InEKF implementations leverage the analytical propagation of error and covariance, resulting in filters where Jacobians are constant and unaffected by the current estimate. This property is critical for handling large initialization errors and sensor misalignment. Experimental studies on bipedal robots (Cassie-series) and human subjects demonstrate that InEKF adapts rapidly—velocity and orientation estimates typically converge within $0.2$–$0.6$ seconds, even under significant IMU misplacement and poor initial state estimates (Zhu et al., 2022, Zhu et al., 2022, Hartley et al., 2018).

Comparative results consistently show that InEKF outperforms conventional EKF and quaternion-based EKF in terms of convergence rate, robustness to noise, and final estimation error. In particular, the InEKF is less sensitive to detuned process noise covariances, requiring less manual tuning and maintaining consistent performance across a range of noise scales (Zhang et al., 15 Aug 2025). Computational efficiency remains practical, as real-time filtering is achieved with typical evaluation times per filter update on the order of $0.6\,ms$ (Zhu et al., 2022).

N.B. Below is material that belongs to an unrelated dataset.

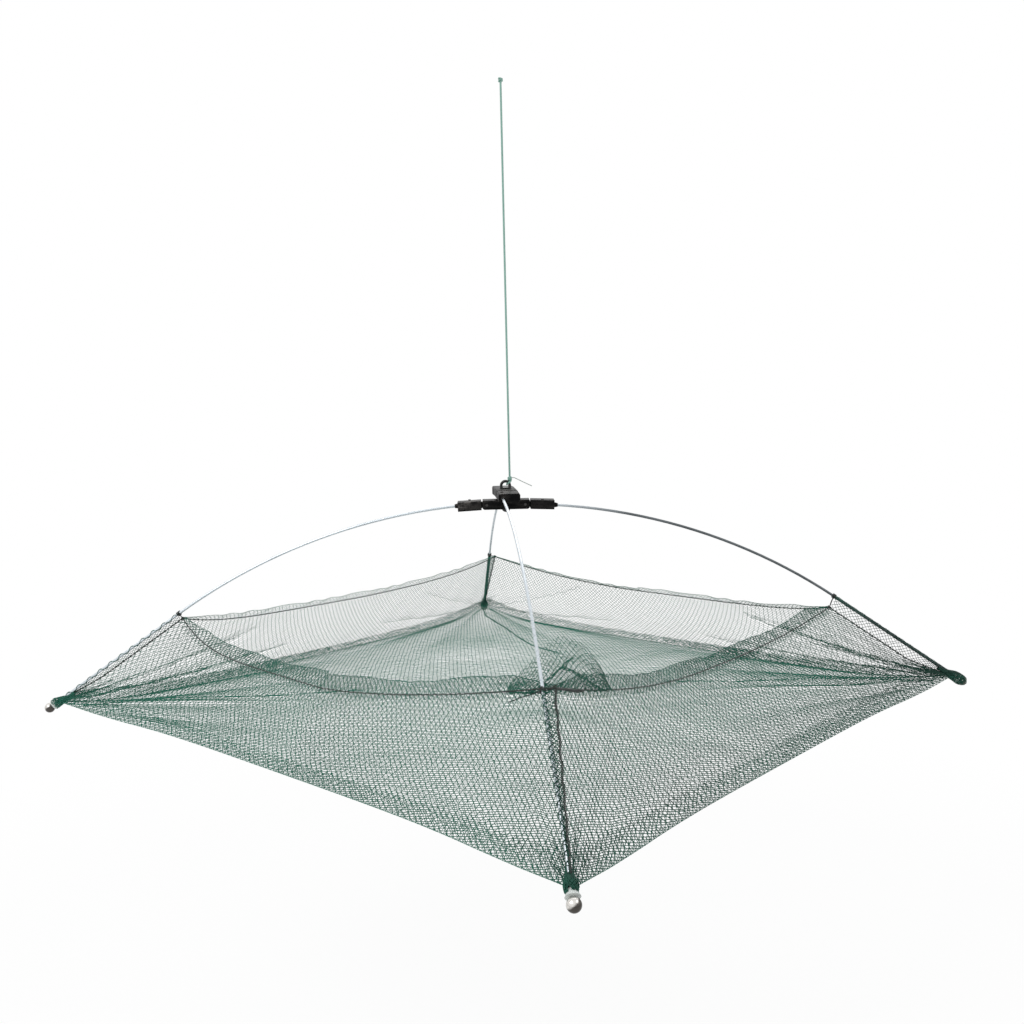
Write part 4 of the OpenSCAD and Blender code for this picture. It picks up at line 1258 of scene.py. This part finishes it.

5. Advanced Extensions and Theoretical Features

InEKF admits a number of advanced extensions while maintaining its symmetry-adapted error properties. These include:

Bias Augmentation: Online estimation of IMU bias by extending the state and linearizing jointly (covariance and update are performed on the augmented error block), with only mild relaxation of invariance (Hartley et al., 2018).
Sensor Misalignment: Explicit estimation of unknown rotation and translation offsets between the IMU frame and the physical body/measurement frame, incorporated as state blocks in the filter group (Zhu et al., 2022, Zhu et al., 2022).
Contact Switching: Adding/removing contact points (e.g., during legged locomotion) via dynamic augmentation and marginalization in the filter state and covariance (Hartley et al., 2019).
Hybrid Systems: InEKF error remains continuous through discrete mode transitions (e.g., foot-strike), facilitating estimation in walking and manipulation over changing contact configurations (Gao et al., 2021).
Observability Enhancement: Integration with orientation-based measurement constraints to render additional states (e.g., base yaw) observable in dynamic environments (Gao et al., 2021).

From an analytical perspective, the log-linear autonomous error propagation ensures local exponential convergence of the estimation error under standard Kalman filter conditions, with guarantees that extend globally due to invariance. The region of attraction and convergence is uniform across the entire group—there is no practical limitation in the initialization or estimate alignment as long as process observability is present (Barrau et al., 2014, Phogat et al., 2019).

6. Comparative Analysis and Applicability

InEKF has been demonstrated in a range of contexts: scan matching SLAM (Barczyk et al., 2014), pedestrian dead reckoning (Zhang et al., 15 Aug 2025), legged robot state estimation (Hartley et al., 2018, Hartley et al., 2019), human biomechanics (Zhu et al., 2022, Zhu et al., 2022), and sensor networks with partial measurements (Benham et al., 12 Jun 2025, Pavlasek et al., 2021). Its use is generally recommended whenever:

The system's state naturally evolves on a Lie group (e.g., pose, twist, contact ensemble).
The process model is group-affine, enabling invariant error propagation.
Measurement models can be formulated in invariant form, or at least are compatible with group error linearization.

Key advantages include analytical Riccati equations, exact or near-exact linearization without first-order bias, easier tuning, and robustness against large initialization errors and imperfect sensor placement. InEKF uniquely couples deep geometric consistency with practical stability, facilitating real-time application and delivering reliable state estimation for complex, highly nonlinear robotic and biomechanical systems.